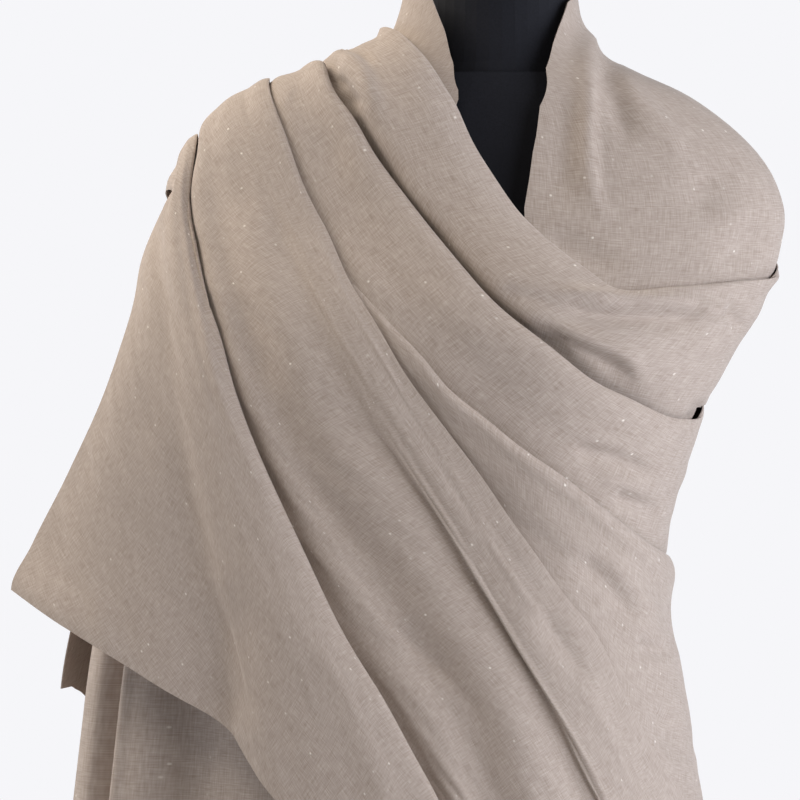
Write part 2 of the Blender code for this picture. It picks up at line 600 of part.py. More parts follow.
def make_front_panel(lines, finish):
    """The broad panel left of the knife edge, fanning out from the shoulder down to the lower selvedge."""
    knife, low, upper, lower, flap = "knife_edge", "panel_low", "upper_valley", "lower_valley", "flap_fold"
    lines = lines | {name: paced(lines[name], shares) for name, shares in PANEL_PACE.items()}
    threads = (
        (knife, knife, 0, (8, 12, 12, 1.4, 0.6, SEAM / 2), (14.5, 14.5, 14, 9.4, 7.9, 3.5)),
        (knife, knife, 0, (3, 3, 3, 2.2, 2, 1.8), (16.4, 16.4, 15.4, 10.4, 8.2, 3.5)),
        (knife, knife, 0, (0, 0, 0, 3.2, 3.5, 3.4), (20, 20, 18, 11.2, 8.5, 3.5)),
        (knife, low, 0.1, (1, 0, 0, 0, 0, 0), (22.5, 23, 21, 12, 9, 3.5)),
        (knife, low, 0.5, 0, (22.5, 21.5, 18, 12, 9, 4)),
        (knife, low, 1, 0, (22, 20, 17, 12, 9, 5)),
        (low, upper, 0.5, 0, (21.5, 21, 19, 15, 12, 10)),
        (upper, upper, 0, 0, (20, 15, 11.5, 10, 9, 8)),
        (upper, lower, 0.5, 0, (20, 21, 19, 18, 17, 16)),
        (lower, lower, 0, 0, (19, 12.5, 10, 9.5, 9, 8.5)),
        (lower, flap, 0.5, 0, (16, 16, 16, 17, 18, 18)),
        (lower, flap, 0.82, 0, (12.2, 14, 15, 15, 15, 15)),
        (flap, flap, 0, 0, (10.4, 11.6, 12, 12, 12, 12)),
        (flap, flap, 0, (8, 22, 22, 22, 22, 22), (8.6, 9.2, 9.5, 9.5, 9.5, 9.5)),
    )
    return stretch("front_panel", lines, threads, 30, [1, 1, 1, 1, 2, 1, 1, 1, 1, 1, 1, 1, 1], finish)


def make_shoulder_flap(lines, finish):
    """The outermost fold: rolled under on one side, it falls from the shoulder to a corner and a straight hem."""
    fold, middle, valley, edge = "flap_fold", "flap_middle", "flap_valley", "flap_edge"
    threads = (
        (fold, fold, 0, (5, 13, 16, 16, 16, 16), (12.4, 14.5, 14, 14, 14, 14)),
        (fold, fold, 0, (1.6, 4, 4, 4, 4, 4), (13.8, 16, 16, 16, 16, 16)),
        (fold, fold, 0, -1, (15.4, 19, 21, 23, 23, 23)),
        (fold, fold, 0, (0.4, 1, 1, 1, 1, 1), (17, 22.5, 27, 31, 31, 31)),
        (fold, middle, 0.26, 0, (17.6, 24.5, 31, 36, 36, 36)),
        (fold, middle, 0.55, 0, (17.8, 25.5, 33, 38, 38, 37)),
        (middle, middle, 0, 0, (17.6, 25, 32, 36, 35, 34)),
        (middle, valley, 0.55, 0, (17.4, 24, 30, 33, 31, 29)),
        (valley, valley, 0, 0, (17.2, 23, 28, 29, 26, 24)),
        (valley, edge, 0.22, 0, (17, 23, 30, 34, 34, 34)),
        (valley, edge, 0.48, 0, (16.8, 23, 32, 42, 48, 52)),
        (valley, edge, 0.75, 0, (16.4, 22, 32, 50, 62, 73)),
        (edge, edge, 0, 0, (16, 19, 30, 55, 77, 92)),
    )
    return stretch("shoulder_flap", lines, threads, 26, [1] * 12, finish)


def make_thrown_end(lines, finish):
    """The second end, fanning out down the back from the crest of the right shoulder."""
    family = []
    for first, second, share, lift, down in THROWN_LINES:
        angle, up = (1 - share) * lines[first][0] + share * lines[second][0]
        rows = np.array([(angle - THROWN_GAP, up, lift)] + list(down), float)
        even = np.linspace(0, len(rows) - 1, 22)
        family.append(spline(np.arange(len(rows)), rows, even))
    family = np.stack(family)
    points, _ = skin(family[..., 0], family[..., 1], family[..., 2])
    return add_wall("thrown_end", loft(points, [2] * (len(family) - 1)), finish)


def under_lift(angle, up):
    """Height of the under layer off the skin: flat on the shoulders, fluted towards the hem."""
    grow = np.clip((FLUTE_TOP - up) / (FLUTE_TOP - FLUTE_FULL), 0, None)
    grow = np.where(grow < 1, grow * grow * (3 - 2 * np.minimum(grow, 1)), 1 + 0.25 * (grow - 1))
    return UNDER_LIFT + grow * smooth_table(FLUTES, angle)


def neck_edge():
    """The top selvedge as (angle, up) rows, from the wearer's left front round the nape to the right front."""
    rows = []
    for table, turn in ((NECK_EDGE_LEFT, 0), (NECK_EDGE_RIGHT, 360)):
        front = np.asarray(table, float)
        angle, up = from_front(front[:, 0], front[:, 1], np.full(len(front), UNDER_LIFT))
        rows.append(list(zip(angle + turn, up)))
    return rows[0] + list(NECK_EDGE_BACK) + rows[1]


def under_layer(name, angles, foot, top, rows, finish):
    """A stretch of the under layer between two borders, which are heights at each angle."""
    share = np.linspace(0, 1, rows)[:, None]
    up = foot * (1 - share) + top * share
    angle = np.broadcast_to(angles, up.shape)
    points, _ = skin(angle, up, under_lift(angle, up))
    return add_wall(name, points, finish)


def make_under_layer(lines, finish):
    """The four stretches of the cloth that hangs round the neck, over the left shoulder and down the back."""
    edge = np.asarray(neck_edge())
    first = edge[0, 0] + 0.2
    angles = np.concatenate([np.linspace(first, 60, 12), np.linspace(67, BACK_SEAM - SEAM_ANGLE, 9)])
    roll = lines["roll_edge"]
    fade = np.clip((angles - TUCK_FADE[0]) / (TUCK_FADE[1] - TUCK_FADE[0]), 0, 1)
    foot = np.interp(angles, roll[:, 0], roll[:, 1]) - SHOULDER_TUCK * (1 - fade) + SHOULDER_SEAM * fade
    under_layer("left_shoulder", angles, foot, np.interp(angles, edge[:, 0], edge[:, 1]), 12, finish)

    angles = np.linspace(BACK_SEAM + SEAM_ANGLE, RIGHT_SEAM - SEAM_ANGLE, 32)
    top = np.interp(angles, edge[:, 0], edge[:, 1])
    under_layer("back_panel", angles, smooth_table(BACK_HEM, angles), top, 20, finish)

    angles = np.concatenate([np.linspace(RIGHT_SEAM + SEAM_ANGLE, 300, 5), np.linspace(307, COLLAR_INNER, 9)])
    top = np.interp(angles, edge[:, 0], edge[:, 1])
    under_layer("right_collar", angles, smooth_table(COLLAR_FOOT, angles), top, 6, finish)

    angles = np.linspace(RIGHT_SEAM + SEAM_ANGLE, END_INNER, 36)
    under_layer("hanging_end", angles, smooth_table(END_HEM, angles), smooth_table(END_TOP, angles), 16, finish)


def add_rings(name, rings, sides, finish):
    """A closed solid through level rings of (up, half width, front, back), capped flat at both ends."""
    turn = np.arange(sides) * 2 * np.pi / sides
    points = []
    for up, half, front, back in rings:
        deep = np.where(np.cos(turn) > 0, front, back)
        points.extend(np.stack([half * np.sin(turn), -deep * np.cos(turn), np.full(sides, up)], axis=-1))
    faces = []
    for ring in range(len(rings) - 1):
        for side in range(sides):
            after = (side + 1) % sides
            low, high = ring * sides, (ring + 1) * sides
            faces.append([low + side, low + after, high + after, high + side])
    last = (len(rings) - 1) * sides
    faces.append(list(range(sides))[::-1])
    faces.append([last + side for side in range(sides)])
    made = add_object(name, points, faces, finish)
    made.data.set_sharp_from_angle(angle=SHARP_ANGLE)
    return made


def make_form(jersey, plastic, steel):
    """The dress form and its stand, stacked on the base with a seam's gap between the pieces."""
    torso = np.asarray(TORSO, float)
    ups = np.concatenate([np.linspace(torso[0, 0], 1300, 14), np.linspace(1315, torso[-1, 0], 13)])
    body = [(up, *sizes) for up, sizes in zip(ups, spline(torso[:, 0], torso[:, 1:], ups))]
    add_rings("form_torso", body, FORM_SIDES, jersey)
    foot = torso[-1, 0] + SEAM
    neck = [(foot + rise, half, front, back) for rise, half, front, back in NECK]
    add_rings("form_neck", neck, FORM_SIDES, jersey)
    top = neck[-1][0] + SEAM
    rim = NECK[-1][1] - CAP_INSET
    cap = [(top, rim, rim, rim), (top + CAP_HEIGHT - CAP_INSET, rim, rim, rim)]
    cap.append((top + CAP_HEIGHT, rim - CAP_INSET, rim - CAP_INSET, rim - CAP_INSET))
    add_rings("form_cap", cap, FORM_SIDES, plastic)
    pole = [(up, POLE_RADIUS, POLE_RADIUS, POLE_RADIUS) for up in (BASE_HEIGHT + SEAM, torso[0, 0] - SEAM)]
    add_rings("stand_pole", pole, POLE_SIDES, steel)
    inner = BASE_RADIUS - BASE_BEVEL
    base = [(up, radius, radius, radius)
            for up, radius in ((0, BASE_RADIUS), (BASE_HEIGHT - BASE_BEVEL, BASE_RADIUS), (BASE_HEIGHT, inner))]
    add_rings("stand_base", base, BASE_SIDES, steel)


def build():
    for old in list(bpy.data.objects):
        bpy.data.objects.remove(old)
    wool = material("woven_pashmina", TAUPE_WOOL, 0.85)
    jersey = material("black_jersey", BLACK_JERSEY, 0.6)
    plastic = material("black_plastic", BLACK_PLASTIC, 0.4)
    steel = material("powder_coated_steel", DARK_STEEL, 0.45)
    lines = {name: fold_line(line) for name, line in FOLD_LINES.items()}
    make_under_layer(lines, wool)
    make_chest_roll(lines, wool)
    make_second_pleat(lines, wool)
    make_third_pleat(lines, wool)
    make_front_panel(lines, wool)
    make_shoulder_flap(lines, wool)
    make_thrown_end(lines, wool)
    make_form(jersey, plastic, steel)


if __name__ == "__main__":
    build()
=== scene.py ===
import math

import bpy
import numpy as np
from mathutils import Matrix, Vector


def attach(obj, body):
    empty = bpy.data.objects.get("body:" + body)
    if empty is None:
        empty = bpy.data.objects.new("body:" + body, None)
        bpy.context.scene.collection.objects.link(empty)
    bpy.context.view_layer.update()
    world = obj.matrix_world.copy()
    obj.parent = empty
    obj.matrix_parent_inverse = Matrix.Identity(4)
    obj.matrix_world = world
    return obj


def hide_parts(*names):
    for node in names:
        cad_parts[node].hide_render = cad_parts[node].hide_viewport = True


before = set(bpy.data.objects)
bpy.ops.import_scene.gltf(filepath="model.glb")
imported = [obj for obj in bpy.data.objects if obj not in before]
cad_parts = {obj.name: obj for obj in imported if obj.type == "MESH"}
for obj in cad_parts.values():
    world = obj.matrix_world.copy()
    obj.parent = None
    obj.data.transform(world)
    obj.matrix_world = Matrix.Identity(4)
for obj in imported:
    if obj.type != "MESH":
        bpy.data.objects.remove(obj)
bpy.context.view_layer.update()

# Looks of a pashmina shawl, 0.90 by 2.00 m, wound round a limbless dress form.
#
# The cloth hangs over the back from the nape, comes forward under the wearer's left shoulder, crosses the chest in
# knife pleats and is thrown over the right shoulder. Every stretch is a thin closed shell on its solid's form.
# Frame: +Z up, front towards -Y, +X towards the wearer's left, origin on the floor under the pole.
#
# A place on the drape's smooth mean form, the skin, is an angle round the pole (0 in front, +90 at the wearer's left)
# and a height. Lines are drawn in millimetres on the front elevation, as seen by the eye, and carried to the skin.

bl_info = {
    "name": "Pashmina Shawl on a Dress Form",
    "version": (1, 0, 0),
    "blender": (4, 5, 0),
    "location": "View3D > Sidebar > Shawl",
    "description": "Builds the woven cloth, the dress form's finishes and the studio",
    "category": "Object",
}

MM = 0.001
BODY = "root"
SHARP_ANGLE = math.radians(60)

# The eye that sees the front elevation, in millimetres
EYE_DISTANCE = 2600.0
EYE_HEIGHT = 1220.0
EYE_ACROSS = -77.0
VIEW_WIDTH = 615.38

# Where the thrown cloth comes round the wearer's left side and meets the back, in degrees
BACK_SEAM = 120.0
BACK_LIMIT = BACK_SEAM - 0.02

# Points along a fold line, in front and behind; how much finer its curve is before they are evened out; and every
# how many of a thread's points carry the thread's own curve
LINE_POINTS = 241
BACK_POINTS = 120
FINER = 4
THREAD_STEP = 4
# How many times jitters are evened out of a fold line, and unevenness out of the cloth's flat places
LINE_PASSES = 3
CLOTH_PASSES = 12
# Shares of a line's length, in front from crest to end and behind from crest to hem, at which tables give a value
STATIONS = (0.0, 0.25, 0.5, 0.75, 0.9, 1.0)
BACK_STATIONS = (0.0, 0.45, 1.0)

# The skin, in millimetres: height, half width at the wearer's right and left, depth in front and behind
SKIN = (
    (600, 326, 178, 186, 154), (700, 322, 172, 182, 150), (800, 318, 163, 176, 146), (912, 308, 149, 168, 140),
    (1000, 299, 132, 160, 133), (1050, 294, 123, 155, 128), (1100, 290, 121, 151, 124), (1150, 287, 128, 149, 121),
    (1200, 283, 144, 147, 120), (1253, 276, 167, 142, 121), (1288, 269, 189, 131, 122), (1316, 261, 205, 117, 122),
    (1340, 252, 212, 105, 121), (1361, 245, 213, 96, 119), (1390, 233, 204, 86, 113), (1410, 222, 192, 80, 106),
    (1425, 210, 177, 76, 99), (1440, 190, 158, 72, 92), (1456, 154, 131, 69, 84), (1467, 125, 105, 67, 79),
    (1480, 101, 80, 65, 74), (1492, 86, 67, 64, 70), (1510, 76, 59, 62, 67), (1528, 71, 56, 61, 66),
    (1560, 70, 55, 60, 66),
)

# Stretches that two fold lines have in common: where the second pleat crosses the wedge, the knife edge above and
# below that crossing, and the ways round the side and down the back
CROSSING = ((-98, 1293), (-79, 1272), (-58, 1249), (-43, 1230), (-23, 1213), (-4, 1198), (18, 1180), (46, 1161),
            (78, 1136), (98, 1121), (117, 1107))
UPPER_KNIFE = ((-169, 1435), (-159, 1405), (-147, 1375), (-132, 1347), (-118, 1315))
LOWER_KNIFE = ((-89, 1267), (-75, 1242), (-60, 1221), (-38, 1192), (-12, 1157), (9, 1126), (33, 1092), (48, 1071),
               (68, 1048), (92, 1000), (114, 958), (134, 925))
ROUND_SECOND = ((90, 1100), (105, 1102), (120, 1105))
ROUND_KNIFE = ((90, 896), (105, 888), (120, 884))
BEHIND_KNIFE = ((-118, 1420), (-129, 1362), (-135, 1290), (-137, 1180), (-138, 1065), (-138, 966))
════
**Problem details:** Working from the data above, extract solely the lines from the one containing "make_chest_roll(lines, wool)" through the one containing "bpy.data.objects.remove(obj)", exactly as they appear, both included.

**Response to the exercise:**
    make_chest_roll(lines, wool)
    make_second_pleat(lines, wool)
    make_third_pleat(lines, wool)
    make_front_panel(lines, wool)
    make_shoulder_flap(lines, wool)
    make_thrown_end(lines, wool)
    make_form(jersey, plastic, steel)


if __name__ == "__main__":
    build()
=== scene.py ===
import math

import bpy
import numpy as np
from mathutils import Matrix, Vector


def attach(obj, body):
    empty = bpy.data.objects.get("body:" + body)
    if empty is None:
        empty = bpy.data.objects.new("body:" + body, None)
        bpy.context.scene.collection.objects.link(empty)
    bpy.context.view_layer.update()
    world = obj.matrix_world.copy()
    obj.parent = empty
    obj.matrix_parent_inverse = Matrix.Identity(4)
    obj.matrix_world = world
    return obj


def hide_parts(*names):
    for node in names:
        cad_parts[node].hide_render = cad_parts[node].hide_viewport = True


before = set(bpy.data.objects)
bpy.ops.import_scene.gltf(filepath="model.glb")
imported = [obj for obj in bpy.data.objects if obj not in before]
cad_parts = {obj.name: obj for obj in imported if obj.type == "MESH"}
for obj in cad_parts.values():
    world = obj.matrix_world.copy()
    obj.parent = None
    obj.data.transform(world)
    obj.matrix_world = Matrix.Identity(4)
for obj in imported:
    if obj.type != "MESH":
        bpy.data.objects.remove(obj)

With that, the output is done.